WORK TO COMPLETE = Count every line where "before" shows up, and give that number only.

#####

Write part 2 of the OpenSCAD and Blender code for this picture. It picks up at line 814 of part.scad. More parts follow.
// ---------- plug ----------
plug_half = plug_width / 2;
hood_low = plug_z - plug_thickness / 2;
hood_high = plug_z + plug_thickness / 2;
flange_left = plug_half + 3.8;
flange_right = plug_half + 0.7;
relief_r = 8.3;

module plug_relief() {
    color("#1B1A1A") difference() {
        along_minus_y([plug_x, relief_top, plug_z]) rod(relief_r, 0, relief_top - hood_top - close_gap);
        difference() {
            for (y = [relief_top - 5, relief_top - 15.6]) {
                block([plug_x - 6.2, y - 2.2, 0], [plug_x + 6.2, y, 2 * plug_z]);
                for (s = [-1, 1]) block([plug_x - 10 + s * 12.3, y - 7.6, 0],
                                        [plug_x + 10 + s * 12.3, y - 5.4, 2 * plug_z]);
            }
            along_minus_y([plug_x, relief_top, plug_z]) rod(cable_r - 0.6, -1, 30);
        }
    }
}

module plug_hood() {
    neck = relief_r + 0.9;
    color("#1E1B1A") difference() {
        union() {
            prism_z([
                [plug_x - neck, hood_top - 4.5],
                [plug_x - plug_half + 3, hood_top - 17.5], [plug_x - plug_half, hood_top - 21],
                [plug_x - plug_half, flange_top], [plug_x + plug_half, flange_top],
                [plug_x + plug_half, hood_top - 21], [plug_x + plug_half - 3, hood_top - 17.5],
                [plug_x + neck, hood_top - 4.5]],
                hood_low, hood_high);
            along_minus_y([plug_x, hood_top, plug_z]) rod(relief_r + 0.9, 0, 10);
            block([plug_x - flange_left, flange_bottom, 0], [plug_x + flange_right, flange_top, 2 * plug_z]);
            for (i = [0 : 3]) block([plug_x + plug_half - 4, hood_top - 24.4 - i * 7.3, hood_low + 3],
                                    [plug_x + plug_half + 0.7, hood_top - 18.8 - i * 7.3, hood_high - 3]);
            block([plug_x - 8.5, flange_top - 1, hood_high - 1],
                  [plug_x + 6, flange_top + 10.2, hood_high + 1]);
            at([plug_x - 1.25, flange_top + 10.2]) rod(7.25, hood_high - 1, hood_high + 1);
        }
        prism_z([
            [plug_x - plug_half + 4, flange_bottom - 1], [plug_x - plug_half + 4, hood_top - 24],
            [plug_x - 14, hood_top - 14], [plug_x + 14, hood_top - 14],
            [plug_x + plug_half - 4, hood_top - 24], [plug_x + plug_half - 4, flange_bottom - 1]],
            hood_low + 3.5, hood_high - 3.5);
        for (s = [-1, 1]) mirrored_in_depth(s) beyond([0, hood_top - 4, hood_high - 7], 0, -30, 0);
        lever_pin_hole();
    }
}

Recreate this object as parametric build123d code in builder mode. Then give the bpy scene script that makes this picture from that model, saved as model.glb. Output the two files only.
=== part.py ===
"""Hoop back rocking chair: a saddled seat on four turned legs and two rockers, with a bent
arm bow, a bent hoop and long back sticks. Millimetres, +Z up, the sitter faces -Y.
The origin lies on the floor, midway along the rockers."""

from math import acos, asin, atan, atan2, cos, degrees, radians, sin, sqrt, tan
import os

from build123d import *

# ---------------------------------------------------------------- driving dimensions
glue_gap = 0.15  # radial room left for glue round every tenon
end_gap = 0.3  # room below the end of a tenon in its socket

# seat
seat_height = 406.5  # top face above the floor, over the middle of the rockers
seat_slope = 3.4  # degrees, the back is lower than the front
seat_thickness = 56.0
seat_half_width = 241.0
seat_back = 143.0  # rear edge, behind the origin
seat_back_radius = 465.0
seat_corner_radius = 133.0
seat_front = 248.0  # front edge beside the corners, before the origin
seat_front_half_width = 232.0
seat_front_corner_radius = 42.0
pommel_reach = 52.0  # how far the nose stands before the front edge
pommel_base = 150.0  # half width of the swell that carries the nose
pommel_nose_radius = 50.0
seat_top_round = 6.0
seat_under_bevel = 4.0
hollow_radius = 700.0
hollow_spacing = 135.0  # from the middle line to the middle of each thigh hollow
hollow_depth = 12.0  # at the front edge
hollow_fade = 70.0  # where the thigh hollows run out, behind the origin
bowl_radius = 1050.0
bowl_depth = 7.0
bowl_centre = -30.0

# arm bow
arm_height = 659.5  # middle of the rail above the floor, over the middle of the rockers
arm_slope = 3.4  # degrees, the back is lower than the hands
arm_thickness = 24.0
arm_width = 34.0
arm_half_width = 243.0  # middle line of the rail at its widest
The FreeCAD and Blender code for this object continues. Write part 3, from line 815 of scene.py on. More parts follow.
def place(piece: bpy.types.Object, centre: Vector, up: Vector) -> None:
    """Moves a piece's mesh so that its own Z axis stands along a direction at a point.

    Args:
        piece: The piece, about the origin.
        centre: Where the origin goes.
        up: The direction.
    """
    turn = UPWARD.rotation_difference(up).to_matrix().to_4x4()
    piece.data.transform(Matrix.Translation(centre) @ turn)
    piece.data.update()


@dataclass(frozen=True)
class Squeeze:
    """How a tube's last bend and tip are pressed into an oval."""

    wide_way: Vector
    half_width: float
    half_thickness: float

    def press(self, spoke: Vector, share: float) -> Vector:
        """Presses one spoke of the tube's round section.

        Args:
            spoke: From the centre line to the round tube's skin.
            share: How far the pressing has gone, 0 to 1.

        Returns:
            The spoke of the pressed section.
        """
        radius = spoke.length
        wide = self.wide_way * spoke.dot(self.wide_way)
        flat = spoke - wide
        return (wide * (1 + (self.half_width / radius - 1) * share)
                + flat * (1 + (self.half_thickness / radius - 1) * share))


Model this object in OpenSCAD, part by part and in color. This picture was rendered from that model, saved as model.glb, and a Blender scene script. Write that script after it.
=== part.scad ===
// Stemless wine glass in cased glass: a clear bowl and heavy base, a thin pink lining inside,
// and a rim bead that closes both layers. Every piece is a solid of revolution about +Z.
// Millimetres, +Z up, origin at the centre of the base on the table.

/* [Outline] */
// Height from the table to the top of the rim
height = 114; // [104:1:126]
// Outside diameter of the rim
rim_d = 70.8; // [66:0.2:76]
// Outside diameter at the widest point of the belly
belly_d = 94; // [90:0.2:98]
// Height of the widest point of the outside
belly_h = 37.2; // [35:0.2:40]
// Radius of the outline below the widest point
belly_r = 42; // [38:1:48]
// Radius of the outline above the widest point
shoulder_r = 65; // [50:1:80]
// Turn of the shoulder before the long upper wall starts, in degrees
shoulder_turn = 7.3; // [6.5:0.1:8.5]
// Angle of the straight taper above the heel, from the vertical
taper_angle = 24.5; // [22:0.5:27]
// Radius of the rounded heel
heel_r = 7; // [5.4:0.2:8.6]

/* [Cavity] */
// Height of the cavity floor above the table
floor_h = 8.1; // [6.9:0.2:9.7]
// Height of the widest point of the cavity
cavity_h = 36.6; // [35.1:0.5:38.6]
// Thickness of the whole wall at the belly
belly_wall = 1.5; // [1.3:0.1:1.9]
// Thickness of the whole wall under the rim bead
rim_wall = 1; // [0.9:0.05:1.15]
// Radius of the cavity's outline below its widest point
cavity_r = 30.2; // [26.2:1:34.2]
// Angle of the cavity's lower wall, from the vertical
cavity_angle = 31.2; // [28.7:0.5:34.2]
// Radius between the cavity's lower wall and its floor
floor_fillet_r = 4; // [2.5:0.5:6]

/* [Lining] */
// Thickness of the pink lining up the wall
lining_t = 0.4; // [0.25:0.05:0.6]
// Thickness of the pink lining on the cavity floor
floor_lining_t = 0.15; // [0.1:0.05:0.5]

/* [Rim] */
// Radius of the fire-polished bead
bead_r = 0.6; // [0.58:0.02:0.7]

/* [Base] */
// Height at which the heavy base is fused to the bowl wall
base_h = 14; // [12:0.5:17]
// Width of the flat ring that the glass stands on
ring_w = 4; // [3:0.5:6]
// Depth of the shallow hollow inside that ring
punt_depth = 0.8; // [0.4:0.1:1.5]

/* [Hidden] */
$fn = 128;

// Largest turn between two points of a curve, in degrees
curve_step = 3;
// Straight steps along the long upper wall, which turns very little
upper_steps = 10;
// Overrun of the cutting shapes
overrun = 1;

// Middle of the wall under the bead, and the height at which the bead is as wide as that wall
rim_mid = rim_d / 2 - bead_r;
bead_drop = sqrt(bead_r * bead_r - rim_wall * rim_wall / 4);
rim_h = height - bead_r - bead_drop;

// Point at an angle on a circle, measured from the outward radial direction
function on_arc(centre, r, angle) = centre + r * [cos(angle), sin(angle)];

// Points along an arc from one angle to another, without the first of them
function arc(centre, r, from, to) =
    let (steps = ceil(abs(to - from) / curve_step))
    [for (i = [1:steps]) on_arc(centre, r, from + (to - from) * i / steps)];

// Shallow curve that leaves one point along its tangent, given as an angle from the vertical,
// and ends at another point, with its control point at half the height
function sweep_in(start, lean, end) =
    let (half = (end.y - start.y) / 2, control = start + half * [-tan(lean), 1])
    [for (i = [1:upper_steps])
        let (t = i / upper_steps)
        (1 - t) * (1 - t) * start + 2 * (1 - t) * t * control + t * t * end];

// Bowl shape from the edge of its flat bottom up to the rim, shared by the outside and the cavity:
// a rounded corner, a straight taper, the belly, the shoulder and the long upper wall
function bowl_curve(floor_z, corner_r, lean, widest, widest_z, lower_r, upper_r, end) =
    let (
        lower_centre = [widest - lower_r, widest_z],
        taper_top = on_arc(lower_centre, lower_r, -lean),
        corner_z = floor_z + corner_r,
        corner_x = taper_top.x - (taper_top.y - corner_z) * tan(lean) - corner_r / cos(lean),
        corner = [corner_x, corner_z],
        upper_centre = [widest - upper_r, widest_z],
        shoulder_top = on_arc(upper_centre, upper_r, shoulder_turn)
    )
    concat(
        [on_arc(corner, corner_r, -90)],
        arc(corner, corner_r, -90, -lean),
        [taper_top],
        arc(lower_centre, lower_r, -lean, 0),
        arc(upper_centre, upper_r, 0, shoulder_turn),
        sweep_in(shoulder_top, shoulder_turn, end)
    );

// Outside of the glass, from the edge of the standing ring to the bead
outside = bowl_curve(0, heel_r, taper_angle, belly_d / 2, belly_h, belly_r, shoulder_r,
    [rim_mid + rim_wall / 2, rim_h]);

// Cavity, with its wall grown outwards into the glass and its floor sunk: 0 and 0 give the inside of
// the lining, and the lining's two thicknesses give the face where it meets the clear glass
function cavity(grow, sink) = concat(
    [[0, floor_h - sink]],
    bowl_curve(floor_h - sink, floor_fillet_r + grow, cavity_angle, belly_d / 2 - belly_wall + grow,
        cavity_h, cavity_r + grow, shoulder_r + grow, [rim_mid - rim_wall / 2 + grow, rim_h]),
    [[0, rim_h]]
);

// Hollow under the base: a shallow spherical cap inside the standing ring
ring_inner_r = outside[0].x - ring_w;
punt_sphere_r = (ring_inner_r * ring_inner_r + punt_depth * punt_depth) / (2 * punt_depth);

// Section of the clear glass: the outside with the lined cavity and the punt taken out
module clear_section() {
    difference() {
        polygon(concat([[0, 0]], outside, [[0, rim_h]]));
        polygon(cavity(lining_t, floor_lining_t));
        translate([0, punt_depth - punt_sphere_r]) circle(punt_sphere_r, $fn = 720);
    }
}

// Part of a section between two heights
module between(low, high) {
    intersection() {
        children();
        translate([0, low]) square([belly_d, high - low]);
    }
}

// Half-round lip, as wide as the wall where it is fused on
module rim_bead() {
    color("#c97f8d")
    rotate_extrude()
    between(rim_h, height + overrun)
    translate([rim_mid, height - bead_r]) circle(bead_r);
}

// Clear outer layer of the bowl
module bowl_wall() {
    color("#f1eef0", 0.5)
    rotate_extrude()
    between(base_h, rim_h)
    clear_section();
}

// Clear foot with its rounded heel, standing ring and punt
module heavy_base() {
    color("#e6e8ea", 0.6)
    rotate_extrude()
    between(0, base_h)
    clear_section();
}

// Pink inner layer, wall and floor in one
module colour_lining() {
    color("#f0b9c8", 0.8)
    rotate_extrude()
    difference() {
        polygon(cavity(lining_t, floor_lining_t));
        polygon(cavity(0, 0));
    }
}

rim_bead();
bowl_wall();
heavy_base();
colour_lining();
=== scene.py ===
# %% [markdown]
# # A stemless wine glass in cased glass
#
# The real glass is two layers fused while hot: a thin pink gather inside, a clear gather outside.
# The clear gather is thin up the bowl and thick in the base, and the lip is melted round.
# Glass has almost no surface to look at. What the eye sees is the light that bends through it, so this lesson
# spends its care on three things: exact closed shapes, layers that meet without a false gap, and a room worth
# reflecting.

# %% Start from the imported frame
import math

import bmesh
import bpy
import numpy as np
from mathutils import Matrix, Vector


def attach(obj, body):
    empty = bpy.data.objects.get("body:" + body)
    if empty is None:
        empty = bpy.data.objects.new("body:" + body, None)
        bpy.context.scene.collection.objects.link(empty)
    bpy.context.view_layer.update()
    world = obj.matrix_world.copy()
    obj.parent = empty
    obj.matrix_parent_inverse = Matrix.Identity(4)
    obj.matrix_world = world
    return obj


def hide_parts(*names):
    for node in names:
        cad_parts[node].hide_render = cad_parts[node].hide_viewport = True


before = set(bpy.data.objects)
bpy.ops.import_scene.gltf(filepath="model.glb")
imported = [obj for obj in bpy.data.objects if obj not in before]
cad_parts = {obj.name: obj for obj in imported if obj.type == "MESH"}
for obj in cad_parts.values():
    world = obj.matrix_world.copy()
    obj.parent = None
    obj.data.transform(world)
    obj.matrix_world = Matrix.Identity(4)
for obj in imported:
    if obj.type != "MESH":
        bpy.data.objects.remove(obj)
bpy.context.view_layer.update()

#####

SOLVED PROBLEM = 5